Leia também: Entenda o retinoblastoma, câncer que afeta principalmente crianças
O tratamento mais adequado é feito quando a doença é diagnosticada em sua fase inicial. Isso é capaz de reduzir o problema para o paciente e o impacto da doença na família e em toda a sociedade. Outra recomendação é não coçar os olhos e tratar a alergia ocular por meio de colírios prescritos pelo médico. "Se a coceira for muito incômoda, o ideal é apertar um pouco a bolinha no canto dos olhos, perto do nariz, a carúncula, para trazer algum alívio. Vale lembrar que dormir fazendo pressão contra os olhos também pode agravar a doença", frisa o médico.
Tratando o ceratocone
Até o final dos anos 1990, o transplante de córnea era encarado como a única alternativa para casos avançados da patologia, mas hoje 20% desse procedimento feito no Brasil tem como causa o ceratocone, de acordo com o Conselho Brasileiro de Oftalmologia, sendo considerado o último recurso terapêutico. Graças aos constantes avanços da medicina, pacientes podem se beneficiar de técnicas arrojadas e menos invasivas e indicadas de forma individualizada.
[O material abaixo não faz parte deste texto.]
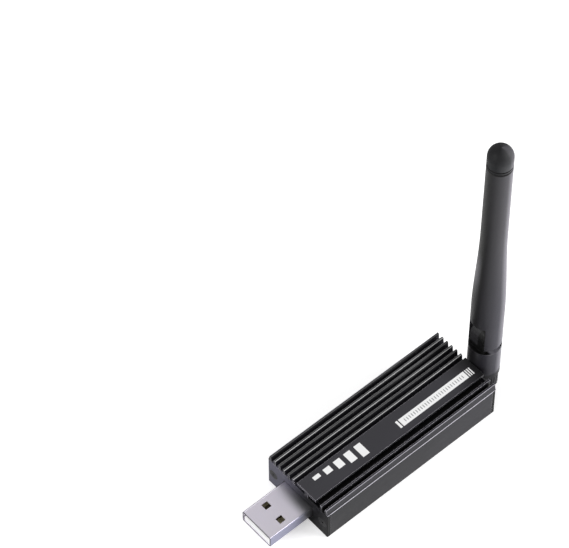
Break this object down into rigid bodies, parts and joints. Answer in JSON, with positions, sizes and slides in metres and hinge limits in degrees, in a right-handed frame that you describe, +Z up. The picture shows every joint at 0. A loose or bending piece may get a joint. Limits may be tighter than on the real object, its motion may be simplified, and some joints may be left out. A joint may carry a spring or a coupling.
{
  "type": "smart home usb radio stick",
  "caption": "Usb radio stick with a finned metal housing, a flat plug at the front and a whip antenna that swivels and tilts at the rear.",
  "frame": {"origin": "centre of the housing's flat underside", "axes": "+X across the width, +Y from the plug towards the antenna, +Z up along the whip"},
  "size_m": [0.0254, 0.0906, 0.1101],
  "materials": {
    "anodised_aluminium": "satin dark anodised, extruded",
    "plate_aluminium": "satin dark anodised sheet",
    "plug_steel": "nickel plated, satin",
    "plug_plastic": "white moulded",
    "contact_gold": "gold plated",
    "board_laminate": "dark solder mask",
    "chip_black": "moulded epoxy",
    "can_metal": "plain lid",
    "ceramic": "fired ceramic",
    "resistor_black": "glazed",
    "led_lens": "milky",
    "switch_case": "stamped cover",
    "switch_plunger": "moulded",
    "screw_black": "black oxide",
    "jack_brass": "gold plated",
    "insulator_white": "fluoropolymer",
    "nut_black": "black plated",
    "antenna_plastic": "satin moulded",
    "antenna_cap_plastic": "satin moulded",
    "radiator_brass": "bare"
  },
  "bodies": {
    "stick": {"housing": "anodised_aluminium", "front_end_plate": "plate_aluminium", "rear_end_plate": "plate_aluminium", "front_plate_screws": "screw_black", "rear_plate_screws": "screw_black", "usb_shell": "plug_steel", "usb_plug_body": "plug_plastic", "usb_contact_power": "contact_gold", "usb_contact_data_minus": "contact_gold", "usb_contact_data_plus": "contact_gold", "usb_contact_ground": "contact_gold", "circuit_board": "board_laminate", "radio_chip": "chip_black", "usb_bridge_chip": "chip_black", "radio_crystal": "can_metal", "clock_crystal": "can_metal", "status_leds": "led_lens", "voltage_regulator": "chip_black", "capacitors": "ceramic", "resistors": "resistor_black", "boot_switch_case": "switch_case", "reset_switch_case": "switch_case", "antenna_jack_body": "jack_brass", "jack_insulator": "insulator_white", "jack_contact": "contact_gold", "coupling_nut": "nut_black"},
    "elbow": {"antenna_elbow": "antenna_plastic", "elbow_cap": "antenna_cap_plastic", "antenna_ferrule": "jack_brass", "antenna_insulator": "insulator_white", "antenna_pin": "contact_gold"},
    "whip": {"antenna_sleeve": "antenna_plastic", "antenna_tip_cap": "antenna_cap_plastic", "antenna_radiator": "radiator_brass"},
    "boot_button": {"boot_switch_button": "switch_plunger"},
    "reset_button": {"reset_switch_button": "switch_plunger"}
  },
  "joints": [
    {"name": "antenna_swivel", "type": "hinge", "parent": "stick", "child": "elbow", "pos_m": [0.0021, 0.0377, 0.0055], "axis": [0, 1, 0], "continuous": true},
    {"name": "antenna_tilt", "type": "hinge", "parent": "elbow", "child": "whip", "pos_m": [0.0021, 0.0377, 0.0243], "axis": [-1, 0, 0], "range_deg": [0, 90]},
    {"name": "boot_press", "type": "slide", "parent": "stick", "child": "boot_button", "axis": [0, 0, -1], "range_m": [0, 0.00025], "stiffness_N_per_m": 3000},
    {"name": "reset_press", "type": "slide", "parent": "stick", "child": "reset_button", "axis": [0, 0, -1], "range_m": [0, 0.00025], "stiffness_N_per_m": 3000}
  ]
}
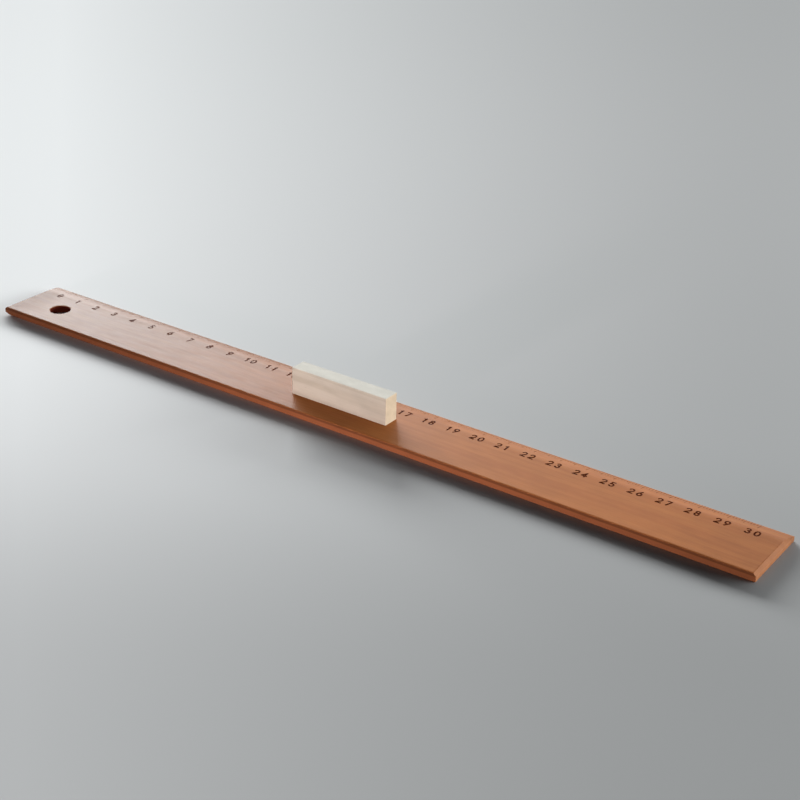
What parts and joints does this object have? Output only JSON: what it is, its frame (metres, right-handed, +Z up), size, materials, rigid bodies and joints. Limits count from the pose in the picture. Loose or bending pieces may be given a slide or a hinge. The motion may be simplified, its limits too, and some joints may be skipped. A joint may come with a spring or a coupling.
{
  "type": "wooden ruler",
  "caption": "Flat wooden ruler with a rolled measuring edge, its zero end cut back underneath, a hanging hole near that end and a small square-edged grip standing on its middle.",
  "frame": {"origin": "centre of the underside, on the surface the ruler lies on", "axes": "+X along the scale from zero towards its far end, +Y across the blade from the plain edge to the rolled measuring edge, +Z up through the grip"},
  "size_m": [0.32, 0.029, 0.0132],
  "materials": {
    "blade_wood": "red-brown hardwood under a satin clear lacquer, grain along the blade",
    "grip_wood": "pale close-grained hardwood, sanded and oiled, matt",
    "dowel_wood": "plain beech, unfinished"
  },
  "bodies": {
    "root": {"blade": "blade_wood", "grip": "grip_wood", "dowel_left": "dowel_wood", "dowel_right": "dowel_wood"}
  },
  "joints": []
}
"Os óculos são a primeira forma de tratamento, mas quando deixam de ser eficazes são sugeridas lentes de contato especiais, como as esclerais e Rose K. Contudo, as lentes precisam ser bem adaptadas pelo oftalmologista especializado, caso contrário podem provocar irritação ocular que aumenta o risco de evolução da doença", aponta Ambrósio.
Leia também: Médico faz alerta após influencer 'lascar' córnea com unha afiada
As cirurgias são indicadas para estabilizar a condição ou para reabilitação visual, quando os óculos ou as lentes de contato não proporcionaram resultado satisfatório. "Destacam-se o cross-linking, que consiste na aplicação de colírio de riboflavina (vitamina B12) e emissão de feixe de luz ultravioleta (UVA) para enrijecer as fibras de colágeno da córnea", descreve.
Além disso, o médico destaca o implante de anel intracorneano, método em que uma órtese, formada por dois semicírculos de acrílico rígido, é implantada no interior da córnea. "Seja qual for a abordagem, será definida considerando o grau de irregularidade da córnea e as características de cada olho do paciente", conclui Renato.